Saturday, 20 March 2010

  • Currently
    Up in Flames
    By Caribou
    I've Lived On A Dirt Road All My LIfe
    see related

    Talkin' shit.

    I just don't give a fuck anymore. People, people, people. Moan, bitch, talk, and do what you will. But, know that you'll merely be wasting your time. I could really care less about your well thought out remarks or witty comebacks. The comments you make really don't seem to have left any adverse effects within my mind. That sharp tongue of yours won't be ripping thru my alligator-esque exterior. I'm just going to brush off my shoulders, and laugh it all off.

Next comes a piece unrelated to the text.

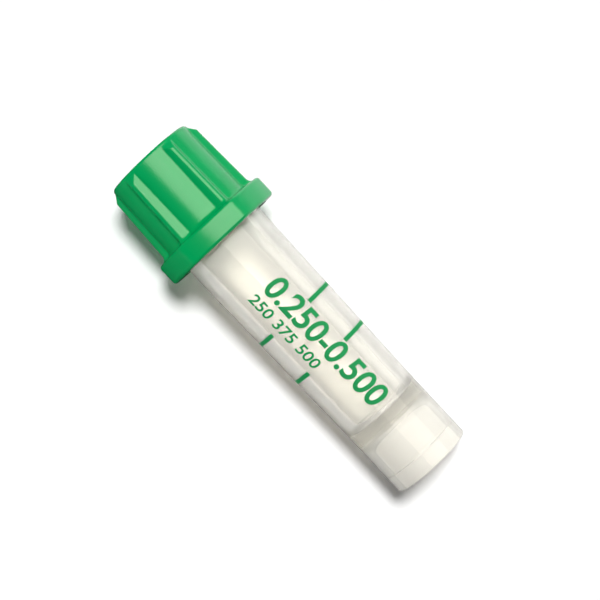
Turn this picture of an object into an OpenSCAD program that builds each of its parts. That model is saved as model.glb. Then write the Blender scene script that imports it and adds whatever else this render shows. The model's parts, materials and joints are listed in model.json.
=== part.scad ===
// Capillary blood collection tube with its pull-off closure, lying on its side.
// The tube is one clear moulding: scoop mouth, tapered wall, floor and an open skirt below the floor.
// The closure is one green moulding: dished top, ribbed wall, hexagonal flange and a hollow plug.

/* [Tube] */
// Length of tube that shows below the closure
exposed_l = 33; // [31:0.1:35]
// Outer diameter of the straight foot
foot_d = 9.55; // [9.4:0.05:9.7]
// Outer diameter under the closure
top_d = 10.2; // [10:0.05:10.3]
// Height of the straight foot, which seats in a rack or carrier
foot_h = 8; // [7:0.1:9]
// Bore diameter at the floor
bore_floor_d = 7.3; // [7:0.05:7.4]
// Bore diameter at the mouth
bore_mouth_d = 7.6; // [7.5:0.05:7.7]
// Rounding where the bore meets the floor
bore_round = 1.2; // [0.8:0.1:3]
// Height of the open skirt below the floor
skirt_h = 6.3; // [5:0.1:7]
// Inner diameter of the skirt
skirt_d = 7.6; // [7.4:0.05:7.8]
// Rounding at the top of the skirt's hollow
skirt_round = 1.4; // [0.5:0.1:2]
// Depth of the skirt's wider lead-in
lead_in_l = 1.9; // [0.5:0.1:2.2]
// How much wider the lead-in is, all round
lead_in_step = 0.15; // [0.05:0.05:0.3]
// Thickness of the floor
floor_t = 1.5; // [1:0.1:2]
// Rounding of the foot's outer edge
foot_round = 0.2; // [0.1:0.05:0.3]

/* [Mouth] */
// Outer diameter at the bottom of the neck
neck_d = 9.3; // [9.1:0.05:9.35]
// Outer diameter at the tip of the scoop
scoop_d = 8.8; // [8.6:0.05:8.9]
// Height of the lip on its low side, above the exposed length
lip_h = 6.6; // [6:0.1:7]
// How much further the scoop reaches on its high side
scoop_h = 3; // [1.5:0.1:3.2]

/* [Closure] */
// Height of the closure
closure_h = 12; // [11.8:0.1:13]
// Diameter of the panels between the ribs, at the flange
panel_base_d = 10.9; // [10.8:0.1:11.3]
// Diameter of the panels between the ribs, at the top
panel_top_d = 10.6; // [10.4:0.1:10.8]
// Rounding of the top edge
top_round = 0.35; // [0.2:0.05:0.5]
// Depth of the dished top
dish_h = 0.8; // [0.4:0.1:0.9]
// Diameter of the dished top
dish_d = 7.6; // [6:0.1:8]
// Thickness of the top, from its rim to the inside
crown_t = 1.9; // [1.8:0.1:2]
// Inner diameter of the wall at the flange
socket_base_d = 9.7; // [9.6:0.05:9.8]
// Inner diameter of the wall at the top
socket_top_d = 9.2; // [9.15:0.05:9.3]
// Outer diameter of the plug
plug_d = 7.46; // [7.4:0.01:7.48]
// Inner diameter of the plug
plug_hollow_d = 5.4; // [4.5:0.1:5.8]
// Length of the plug below the top's inside
plug_l = 5.2; // [4.2:0.1:5.4]

/* [Ribs] */
// Number of ribs, one on each corner of the flange
rib_n = 6; // [6]
// Diameter over the ribs' crests, at the flange
rib_base_d = 12.4; // [12:0.1:12.6]
// Diameter over the ribs' crests, at the top
rib_top_d = 11.74; // [11.5:0.02:11.9]
// Width of a rib's flat crest
rib_crest_w = 0.4; // [0.3:0.1:0.8]
// Angle of a rib's flanks, from its crest
rib_flank = 47; // [40:1:60]
// How much a rib rises for each millimetre below the top edge, until it is at its full height
rib_slope = 0.75; // [0.4:0.05:1.5]

/* [Flange] */
// Thickness of the hexagonal flange
flange_t = 2.6; // [2.4:0.05:2.9]
// Width of the flange across its sides
flange_w = 13.7; // [13.4:0.1:14.2]
// Radius of the flange's slightly bulging sides
side_r = 14; // [9:1:30]
// Rounding of the flange's edges
edge_r = 0.4; // [0.2:0.05:0.5]
// Height of the splay between the wall and the flange
splay = 0.6; // [0.2:0.1:0.6]
// Depth of the flange's recess over the tube's shoulder
recess_h = 0.9; // [0.7:0.1:1.2]
// Gap all round between the tube and the recess
recess_gap = 0.15; // [0.1:0.05:0.2]

/* [Hidden] */

$fn = 96;
eps = 0.01;            // overlap where two cuts meet, or where a cut meets a face
splay_sink = 0.1;      // how deep the splay's foot sinks into the flange
rib_root = 0.2;        // how deep a rib's root sinks into the wall
seat_gap = 0.05;       // the closure's step stands this far off the tube's shoulder

rim_z = exposed_l + lip_h + scoop_h / 2;          // height of the slanted lip on the axis
scoop_tip_z = exposed_l + lip_h + scoop_h;
shoulder_z = exposed_l + recess_h - seat_gap;
bore_floor_z = skirt_h + floor_t;
plug_top_z = closure_h - crown_t;
flat_r = flange_w / 2;
wall_z = flange_t / 2;                            // the wall and the ribs grow out of the flange

// The tube lies on its foot's rim and on the edge of one of the flange's sides, so its axis is
// the common tangent of those two roundings.
span_z = exposed_l + edge_r - foot_round;
span_r = (flat_r - edge_r) - (foot_d / 2 - foot_round);
lie_tilt = atan2(span_r, span_z) + asin((edge_r - foot_round) / norm([span_z, span_r]));
lie_z = foot_round - foot_round * sin(lie_tilt) + (foot_d / 2 - foot_round) * cos(lie_tilt);

// Ends of the laid object along X, which centre it over the origin.
foot_end_x = foot_round * cos(lie_tilt) - (foot_d / 2 - foot_round) * sin(lie_tilt) - foot_round;
crown_end_x = (exposed_l + closure_h - top_round) * cos(lie_tilt)
    + (panel_top_d / 2 - top_round) * sin(lie_tilt) + top_round;

// Lays a piece that stands on Z down along +X, mouth end up a little, with its local +X to the floor.
module laid() {
    translate([-(foot_end_x + crown_end_x) / 2, 0, lie_z])
        rotate([0, 90 - lie_tilt, 0])
            children();
}

// What a rounding takes off a corner that points along +X and -Y.
module nick(round_r) {
    difference() {
        translate([-round_r, -eps])
            square([round_r + eps, round_r + eps]);
        translate([-round_r, round_r])
            circle(round_r);
    }
}

// Half outline of a round block, from the axis out, with its lower outer corner rounded.
module rounded_half(r, h, round_r) {
    difference() {
        square([r, h]);
        translate([r, 0])
            nick(round_r);
    }
}

// ---- tube ----

module tube_outside() {
    rotate_extrude()
        rounded_half(foot_d / 2, foot_h, foot_round);
    translate([0, 0, foot_h])
        cylinder(h = shoulder_z - foot_h, d1 = foot_d, d2 = top_d);
    translate([0, 0, shoulder_z])
        cylinder(h = scoop_tip_z - shoulder_z, d1 = neck_d, d2 = scoop_d);
}

module tube_bore() {
    taper_z = bore_floor_z + bore_round;
    translate([0, 0, bore_floor_z])
        rotate_extrude()
            rounded_half(bore_floor_d / 2, bore_round + eps, bore_round);
    translate([0, 0, taper_z])
        cylinder(h = exposed_l - taper_z, d1 = bore_floor_d, d2 = bore_mouth_d);
    translate([0, 0, exposed_l])
        cylinder(h = scoop_tip_z - exposed_l + 1, d = bore_mouth_d);
}

module skirt_hollow() {
    translate([0, 0, skirt_h])
        mirror([0, 0, 1])
            rotate_extrude()
                rounded_half(skirt_d / 2, skirt_h + 1, skirt_round);
    translate([0, 0, -1])
        cylinder(h = lead_in_l + 1, d = skirt_d + 2 * lead_in_step);
}

// The lip is cut on a slant, so that its high side is a scoop for the drop of blood.
module scoop_cut() {
    slant = atan2(scoop_h, scoop_d);
    translate([0, 0, rim_z])
        rotate([0, slant, 0])
            translate([-top_d, -top_d, 0])
                cube([2 * top_d, 2 * top_d, 2 * scoop_h]);
}

module tube() {
    color([0.93, 0.93, 0.9, 0.5])
        laid()
            difference() {
                tube_outside();
                tube_bore();
                skirt_hollow();
                scoop_cut();
            }
}

// ---- closure ----

// The tapered wall, with its rounded top edge and the splay that runs it onto the flange.
module closure_wall() {
    base_r = panel_base_d / 2;
    rim_r = panel_top_d / 2;
    splay_r = base_r + splay + splay_sink;
    rotate_extrude()
        difference() {
            polygon([
                [0, wall_z],
                [splay_r, wall_z],
                [splay_r, flange_t - splay_sink],
                [base_r, flange_t + splay],
                [rim_r, closure_h],
                [0, closure_h]
            ]);
            translate([rim_r, closure_h])
                mirror([0, 1])
                    nick(top_round);
        }
}

// One rib with a flat crest and slanted flanks, leaning with the taper of the crests.
module rib() {
    lean = atan2((rib_base_d - rib_top_d) / 2, closure_h - flange_t);
    depth = rib_base_d / 2 - panel_top_d / 2 + rib_root;
    crest_w = rib_crest_w / 2;
    root_w = crest_w + depth / tan(rib_flank);
    translate([rib_base_d / 2, 0, flange_t])
        rotate([0, -lean, 0])
            translate([0, 0, wall_z - flange_t])
                linear_extrude(closure_h)
                    polygon([[-depth, -root_w], [0, -crest_w], [0, crest_w], [-depth, root_w]]);
}

// All the ribs, cut to a slope where they rise out of the rounding of the top edge.
module ribs() {
    start_r = panel_top_d / 2 - top_round;
    intersection() {
        for (k = [0 : rib_n - 1])
            rotate([0, 0, 30 + k * 360 / rib_n])
                rib();
        cylinder(h = closure_h, r1 = start_r + closure_h * rib_slope, r2 = start_r);
    }
}

// A disc as thick as the flange, with both of its edges rounded.
module flange_disc(r) {
    rotate_extrude()
        difference() {
            square([r, flange_t]);
            translate([r, 0])
                nick(edge_r);
            translate([r, flange_t])
                mirror([0, 1])
                    nick(edge_r);
        }
}

// Six large discs meet in a hexagon with slightly bulging sides.
module flange() {
    intersection_for (k = [0 : 5])
        rotate([0, 0, 60 * k])
            translate([flat_r - side_r, 0, 0])
                flange_disc(side_r);
}

module closure_socket() {
    translate([0, 0, -1])
        cylinder(h = recess_h + 1, d = top_d + 2 * recess_gap);
    translate([0, 0, recess_h - eps])
        cylinder(h = plug_top_z - recess_h + eps, d1 = socket_base_d, d2 = socket_top_d);
}

module plug() {
    translate([0, 0, plug_top_z - plug_l])
        difference() {
            cylinder(h = plug_l + eps, d = plug_d);
            translate([0, 0, -1])
                cylinder(h = plug_l + 1 - dish_h / 2, d = plug_hollow_d);
        }
}

module closure() {
    color([0.02, 0.66, 0.36])
        laid()
            translate([0, 0, exposed_l]) {
                difference() {
                    union() {
                        closure_wall();
                        flange();
                        ribs();
                    }
                    closure_socket();
                    translate([0, 0, closure_h - dish_h])
                        cylinder(h = dish_h + 1, d = dish_d);
                }
                plug();
            }
}

tube();
closure();
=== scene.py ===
import json
import math

import bmesh
import bpy
from mathutils import Matrix, Vector


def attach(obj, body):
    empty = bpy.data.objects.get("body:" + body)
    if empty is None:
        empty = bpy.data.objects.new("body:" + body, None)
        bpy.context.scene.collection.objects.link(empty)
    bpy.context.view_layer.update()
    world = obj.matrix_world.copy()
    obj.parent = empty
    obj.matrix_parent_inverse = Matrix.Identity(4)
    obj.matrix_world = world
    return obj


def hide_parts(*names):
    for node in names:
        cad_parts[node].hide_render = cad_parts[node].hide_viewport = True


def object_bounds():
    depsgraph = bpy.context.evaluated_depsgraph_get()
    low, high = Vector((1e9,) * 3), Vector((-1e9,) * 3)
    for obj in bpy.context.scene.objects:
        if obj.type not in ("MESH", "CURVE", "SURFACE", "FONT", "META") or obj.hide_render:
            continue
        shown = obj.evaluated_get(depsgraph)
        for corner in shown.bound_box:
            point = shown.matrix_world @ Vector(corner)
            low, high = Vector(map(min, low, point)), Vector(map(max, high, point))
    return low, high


# A capillary blood collection tube, lying on its side on a pale bench.
# The clear tube and its green closure are modelled standing on the tube's own axis, in
# millimetres, with z up from the foot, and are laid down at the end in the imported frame.

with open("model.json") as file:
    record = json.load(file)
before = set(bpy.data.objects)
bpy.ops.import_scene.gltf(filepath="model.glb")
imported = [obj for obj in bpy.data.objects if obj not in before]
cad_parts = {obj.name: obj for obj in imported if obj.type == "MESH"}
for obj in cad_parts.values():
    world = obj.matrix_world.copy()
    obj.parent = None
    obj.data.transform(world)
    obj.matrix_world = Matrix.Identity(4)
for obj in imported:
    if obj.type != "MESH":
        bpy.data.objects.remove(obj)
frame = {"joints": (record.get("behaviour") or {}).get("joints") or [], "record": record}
cad_low, cad_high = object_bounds()

# ---- the frame ----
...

I know that being liked by everyone is highly unlikely. People will talk, they will manipulate, try to bring you down. For their own personal gain? Perhaps, for some sort of brief satisfaction or superiority, to which I do not understand. Why even bother to attempt to please those you don't even know? Those which have names, to go along with the faces, that you can hardly even remember. I'm confident when I say that most of the people you'll come across will make no impact at all. Therefore, it's all a complete waste of time and energy. Everyone's a critic, everyone's so quick to judge. It's all a bunch of bullshit. So, I choose to be myself. I will say, and do as I please. Regardless of what you think. I will continue to make choices others may not be able to come to terms with. Well, feel free to do what you do, I shall do the same.